EXERCISE DIRECTIONS: Copy each line exactly.

## begin DATA PROVIDED

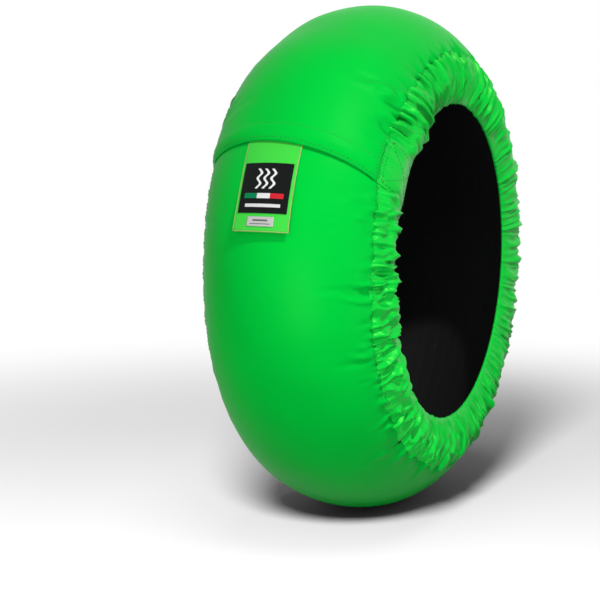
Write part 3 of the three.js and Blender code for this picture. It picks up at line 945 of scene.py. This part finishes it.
class OBJECT_OT_warmer_fittings(WarmerStep):
    """Gives the gland, its plate and rivets, and the heating circuit their finishes"""
    bl_idname = "object.warmer_fittings"
    bl_label = "Gland and Heating Circuit"

    def execute(self, context):
        rubber = moulded("GlandRubber", (0.018, 0.018, 0.019), 0.6)
        steel = moulded("RivetSteel", (0.56, 0.57, 0.58), 0.32, 1.0, 700.0)
        sleeve = moulded("SiliconeSleeve", (0.47, 0.10, 0.025), 0.5)
        for node, finish in (
                ("lead_gland", rubber), ("gland_backing_plate", rubber), ("thermostat", rubber),
                ("gland_rivet_1", steel), ("gland_rivet_2", steel), ("wire_splice_1", steel),
                ("wire_splice_2", steel), ("heating_wire_in", sleeve), ("heating_wire_out", sleeve)):
            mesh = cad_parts[node].data
            mesh.materials.clear()
            mesh.materials.append(finish)
        return {"FINISHED"}


class OBJECT_OT_warmer_stage(WarmerStep):
    """Adds the floor, the lamps, the pale surroundings and the camera"""
    bl_idname = "object.warmer_stage"
    bl_label = "Studio"

    def lamp(self, name, place, size, power, floor, on_floor=False):
        """A round lamp that lights either the floor alone or all but the floor."""
        light = bpy.data.lights.new(name, "AREA")
        light.shape = "DISK"
        light.size = size
        light.energy = power
        made = bpy.data.objects.new(name, light)
        made.location = place
        made.rotation_mode = "QUATERNION"
        made.rotation_quaternion = (-Vector(place)).to_track_quat("-Z", "Y")
        bpy.context.scene.collection.objects.link(made)
        lit = bpy.data.collections.new(name + "Receivers")
        lit.objects.link(floor)
        lit.collection_objects[0].light_linking.link_state = "INCLUDE" if on_floor else "EXCLUDE"
        made.light_linking.receiver_collection = lit

    def pale_floor(self):
        """A white floor that keeps the shadow near the cover and joins the white surroundings."""
        finish = Finish(
            "PaleFloor", Roughness=0.9, Base_Color=(0.95, 0.95, 0.95, 1.0), Specular_IOR_Level=0.0)
        white = finish.node("ShaderNodeEmission", {}, {"Color": WHITE, "Strength": 1.0})
        place = finish.object_place()
        distance = finish.node("ShaderNodeVectorMath", {"operation": "LENGTH"}, {0: place}, 1)
        far = finish.node(
            "ShaderNodeMapRange", {"interpolation_type": "SMOOTHSTEP"},
            {"Value": distance, "From Min": SHADOW_ENDS, "From Max": FLOOR_ENDS})
        camera = finish.node("ShaderNodeLightPath", output="Is Camera Ray")
        glossy = Socket(finish, camera.link.node.outputs["Is Glossy Ray"])
        through = Socket(finish, camera.link.node.outputs["Is Transmission Ray"])
        seen = camera + glossy + through
        both = finish.node("ShaderNodeMixShader", {}, {0: far * seen, 1: finish.shader_socket(), 2: white})
        finish.tree.links.new(both.link, finish.tree.nodes["Material Output"].inputs["Surface"])
        return finish.material

    def execute(self, context):
        scene = context.scene
        scene.view_settings.view_transform = "Standard"
        scene.cycles.diffuse_bounces = 0
        shape = bmesh.new()
        bmesh.ops.create_grid(shape, x_segments=1, y_segments=1, size=30.0)
        bmesh.ops.translate(shape, vec=(0.0, 0.0, -sizes().radius - FLOOR_GAP), verts=shape.verts)
        mesh = bpy.data.meshes.new("studio_floor")
        shape.to_mesh(mesh)
        shape.free()
        mesh.materials.append(self.pale_floor())
        floor = bpy.data.objects.new("studio_floor", mesh)
        scene.collection.objects.link(floor)

        world = bpy.data.worlds.new("Studio")
        scene.world = world
        world.use_nodes = True
        tree = world.node_tree
        background = tree.nodes["Background"]
        rays = tree.nodes.new("ShaderNodeLightPath")
        level = tree.nodes.new("ShaderNodeMapRange")
        level.inputs["To Min"].default_value = FILL_LIGHT
        level.inputs["To Max"].default_value = 1.0
        seen = rays.outputs["Is Camera Ray"]
        for kind in ("Is Glossy Ray", "Is Transmission Ray"):
            either = tree.nodes.new("ShaderNodeMath")
            either.operation = "MAXIMUM"
            tree.links.new(seen, either.inputs[0])
            tree.links.new(rays.outputs[kind], either.inputs[1])
            seen = either.outputs[0]
        tree.links.new(seen, level.inputs["Value"])
        tree.links.new(level.outputs[0], background.inputs["Strength"])
        background.inputs["Color"].default_value = WHITE

        self.lamp("KeyLamp", (-1.15, -1.65, 2.75), 0.25, 78.0, floor)
        self.lamp("LeftLamp", (-1.9, 1.2, 1.6), 0.9, 7.0, floor)
        self.lamp("LowLamp", (-1.5, -0.3, -0.28), 0.3, 14.5, floor)
        self.lamp("LowSideLamp", (-0.5, -1.7, -0.28), 0.3, 7.0, floor)
        self.lamp("FloorLamp", (-2.5, -0.6, 1.7), 0.9, 125.0, floor, True)
        self.lamp("OverheadFloorLamp", (-0.4, -0.2, 2.6), 1.2, 12.0, floor, True)

        turn, rise = math.radians(CAMERA_BEARING), math.radians(CAMERA_RISE)
        back = Vector((math.sin(turn) * math.cos(rise), -math.cos(turn) * math.cos(rise), math.sin(rise)))
        right = Vector((math.cos(turn), math.sin(turn), 0.0))
        camera = bpy.data.objects.new("Camera", bpy.data.cameras.new("Camera"))
        camera.data.lens = CAMERA_LENS
        camera.location = back * CAMERA_DISTANCE + right * CAMERA_SIDE + back.cross(right) * CAMERA_LIFT
        camera.rotation_mode = "QUATERNION"
        camera.rotation_quaternion = (-back).to_track_quat("-Z", "Y")
        scene.collection.objects.link(camera)
        scene.camera = camera
        return {"FINISHED"}


STEPS = (
    OBJECT_OT_warmer_stage, OBJECT_OT_warmer_band, OBJECT_OT_warmer_curtains, OBJECT_OT_warmer_inside,
    OBJECT_OT_warmer_label, OBJECT_OT_warmer_stitching, OBJECT_OT_warmer_fittings,
)


class VIEW3D_PT_warmer(bpy.types.Panel):
    """Lists the sizes, the colours and the steps of the tyre warmer."""
    bl_idname = "VIEW3D_PT_warmer"
    bl_label = "Tyre Warmer"
    bl_space_type = "VIEW_3D"
    bl_region_type = "UI"
    bl_category = "Tyre Warmer"

    def draw(self, context):
        for group in (context.scene.warmer_sizes, context.scene.warmer_colours):
            for name in group.__annotations__:
                self.layout.prop(group, name)
        for step in STEPS:
            self.layout.operator(step.bl_idname)


CLASSES = (WarmerSizes, WarmerColours, *STEPS, VIEW3D_PT_warmer)


def register():
    for item in CLASSES:
        bpy.utils.register_class(item)
    bpy.types.Scene.warmer_sizes = PointerProperty(type=WarmerSizes)
    bpy.types.Scene.warmer_colours = PointerProperty(type=WarmerColours)


def unregister():
    del bpy.types.Scene.warmer_colours
    del bpy.types.Scene.warmer_sizes
    for item in reversed(CLASSES):
        bpy.utils.unregister_class(item)


def main():
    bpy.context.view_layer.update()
    register()
    for step in STEPS:
        group, name = step.bl_idname.split(".")
        getattr(getattr(bpy.ops, group), name)()


if __name__ == "__main__":
    main()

## end DATA PROVIDED

EXERCISE ANSWER:
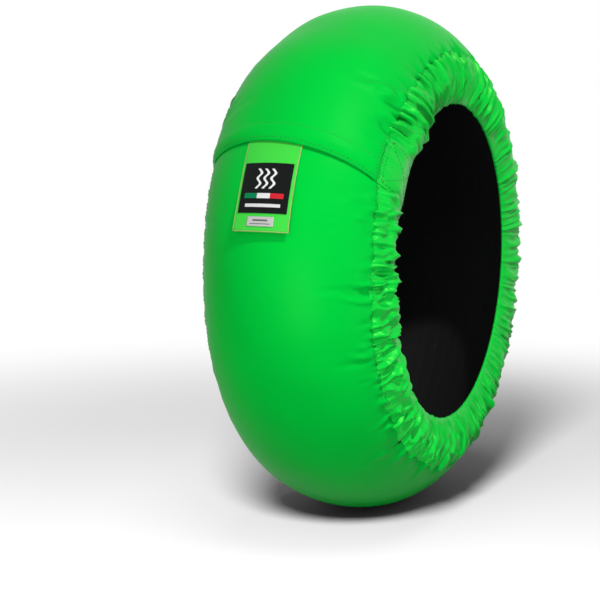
Write part 3 of the three.js and Blender code for this picture. It picks up at line 945 of scene.py. This part finishes it.
class OBJECT_OT_warmer_fittings(WarmerStep):
    """Gives the gland, its plate and rivets, and the heating circuit their finishes"""
    bl_idname = "object.warmer_fittings"
    bl_label = "Gland and Heating Circuit"

    def execute(self, context):
        rubber = moulded("GlandRubber", (0.018, 0.018, 0.019), 0.6)
        steel = moulded("RivetSteel", (0.56, 0.57, 0.58), 0.32, 1.0, 700.0)
        sleeve = moulded("SiliconeSleeve", (0.47, 0.10, 0.025), 0.5)
        for node, finish in (
                ("lead_gland", rubber), ("gland_backing_plate", rubber), ("thermostat", rubber),
                ("gland_rivet_1", steel), ("gland_rivet_2", steel), ("wire_splice_1", steel),
                ("wire_splice_2", steel), ("heating_wire_in", sleeve), ("heating_wire_out", sleeve)):
            mesh = cad_parts[node].data
            mesh.materials.clear()
            mesh.materials.append(finish)
        return {"FINISHED"}


class OBJECT_OT_warmer_stage(WarmerStep):
    """Adds the floor, the lamps, the pale surroundings and the camera"""
    bl_idname = "object.warmer_stage"
    bl_label = "Studio"

    def lamp(self, name, place, size, power, floor, on_floor=False):
        """A round lamp that lights either the floor alone or all but the floor."""
        light = bpy.data.lights.new(name, "AREA")
        light.shape = "DISK"
        light.size = size
        light.energy = power
        made = bpy.data.objects.new(name, light)
        made.location = place
        made.rotation_mode = "QUATERNION"
        made.rotation_quaternion = (-Vector(place)).to_track_quat("-Z", "Y")
        bpy.context.scene.collection.objects.link(made)
        lit = bpy.data.collections.new(name + "Receivers")
        lit.objects.link(floor)
        lit.collection_objects[0].light_linking.link_state = "INCLUDE" if on_floor else "EXCLUDE"
        made.light_linking.receiver_collection = lit

    def pale_floor(self):
        """A white floor that keeps the shadow near the cover and joins the white surroundings."""
        finish = Finish(
            "PaleFloor", Roughness=0.9, Base_Color=(0.95, 0.95, 0.95, 1.0), Specular_IOR_Level=0.0)
        white = finish.node("ShaderNodeEmission", {}, {"Color": WHITE, "Strength": 1.0})
        place = finish.object_place()
        distance = finish.node("ShaderNodeVectorMath", {"operation": "LENGTH"}, {0: place}, 1)
        far = finish.node(
            "ShaderNodeMapRange", {"interpolation_type": "SMOOTHSTEP"},
            {"Value": distance, "From Min": SHADOW_ENDS, "From Max": FLOOR_ENDS})
        camera = finish.node("ShaderNodeLightPath", output="Is Camera Ray")
        glossy = Socket(finish, camera.link.node.outputs["Is Glossy Ray"])
        through = Socket(finish, camera.link.node.outputs["Is Transmission Ray"])
        seen = camera + glossy + through
        both = finish.node("ShaderNodeMixShader", {}, {0: far * seen, 1: finish.shader_socket(), 2: white})
        finish.tree.links.new(both.link, finish.tree.nodes["Material Output"].inputs["Surface"])
        return finish.material

    def execute(self, context):
        scene = context.scene
        scene.view_settings.view_transform = "Standard"
        scene.cycles.diffuse_bounces = 0
        shape = bmesh.new()
        bmesh.ops.create_grid(shape, x_segments=1, y_segments=1, size=30.0)
        bmesh.ops.translate(shape, vec=(0.0, 0.0, -sizes().radius - FLOOR_GAP), verts=shape.verts)
        mesh = bpy.data.meshes.new("studio_floor")
        shape.to_mesh(mesh)
        shape.free()
        mesh.materials.append(self.pale_floor())
        floor = bpy.data.objects.new("studio_floor", mesh)
        scene.collection.objects.link(floor)

        world = bpy.data.worlds.new("Studio")
        scene.world = world
        world.use_nodes = True
        tree = world.node_tree
        background = tree.nodes["Background"]
        rays = tree.nodes.new("ShaderNodeLightPath")
        level = tree.nodes.new("ShaderNodeMapRange")
        level.inputs["To Min"].default_value = FILL_LIGHT
        level.inputs["To Max"].default_value = 1.0
        seen = rays.outputs["Is Camera Ray"]
        for kind in ("Is Glossy Ray", "Is Transmission Ray"):
            either = tree.nodes.new("ShaderNodeMath")
            either.operation = "MAXIMUM"
            tree.links.new(seen, either.inputs[0])
            tree.links.new(rays.outputs[kind], either.inputs[1])
            seen = either.outputs[0]
        tree.links.new(seen, level.inputs["Value"])
        tree.links.new(level.outputs[0], background.inputs["Strength"])
        background.inputs["Color"].default_value = WHITE

        self.lamp("KeyLamp", (-1.15, -1.65, 2.75), 0.25, 78.0, floor)
        self.lamp("LeftLamp", (-1.9, 1.2, 1.6), 0.9, 7.0, floor)
        self.lamp("LowLamp", (-1.5, -0.3, -0.28), 0.3, 14.5, floor)
        self.lamp("LowSideLamp", (-0.5, -1.7, -0.28), 0.3, 7.0, floor)
        self.lamp("FloorLamp", (-2.5, -0.6, 1.7), 0.9, 125.0, floor, True)
        self.lamp("OverheadFloorLamp", (-0.4, -0.2, 2.6), 1.2, 12.0, floor, True)

        turn, rise = math.radians(CAMERA_BEARING), math.radians(CAMERA_RISE)
        back = Vector((math.sin(turn) * math.cos(rise), -math.cos(turn) * math.cos(rise), math.sin(rise)))
        right = Vector((math.cos(turn), math.sin(turn), 0.0))
        camera = bpy.data.objects.new("Camera", bpy.data.cameras.new("Camera"))
        camera.data.lens = CAMERA_LENS
        camera.location = back * CAMERA_DISTANCE + right * CAMERA_SIDE + back.cross(right) * CAMERA_LIFT
        camera.rotation_mode = "QUATERNION"
        camera.rotation_quaternion = (-back).to_track_quat("-Z", "Y")
        scene.collection.objects.link(camera)
        scene.camera = camera
        return {"FINISHED"}


STEPS = (
    OBJECT_OT_warmer_stage, OBJECT_OT_warmer_band, OBJECT_OT_warmer_curtains, OBJECT_OT_warmer_inside,
    OBJECT_OT_warmer_label, OBJECT_OT_warmer_stitching, OBJECT_OT_warmer_fittings,
)


class VIEW3D_PT_warmer(bpy.types.Panel):
    """Lists the sizes, the colours and the steps of the tyre warmer."""
    bl_idname = "VIEW3D_PT_warmer"
    bl_label = "Tyre Warmer"
    bl_space_type = "VIEW_3D"
    bl_region_type = "UI"
    bl_category = "Tyre Warmer"

    def draw(self, context):
        for group in (context.scene.warmer_sizes, context.scene.warmer_colours):
            for name in group.__annotations__:
                self.layout.prop(group, name)
        for step in STEPS:
            self.layout.operator(step.bl_idname)


CLASSES = (WarmerSizes, WarmerColours, *STEPS, VIEW3D_PT_warmer)


def register():
    for item in CLASSES:
        bpy.utils.register_class(item)
    bpy.types.Scene.warmer_sizes = PointerProperty(type=WarmerSizes)
    bpy.types.Scene.warmer_colours = PointerProperty(type=WarmerColours)


def unregister():
    del bpy.types.Scene.warmer_colours
    del bpy.types.Scene.warmer_sizes
    for item in reversed(CLASSES):
        bpy.utils.unregister_class(item)


def main():
    bpy.context.view_layer.update()
    register()
    for step in STEPS:
        group, name = step.bl_idname.split(".")
        getattr(getattr(bpy.ops, group), name)()


if __name__ == "__main__":
    main()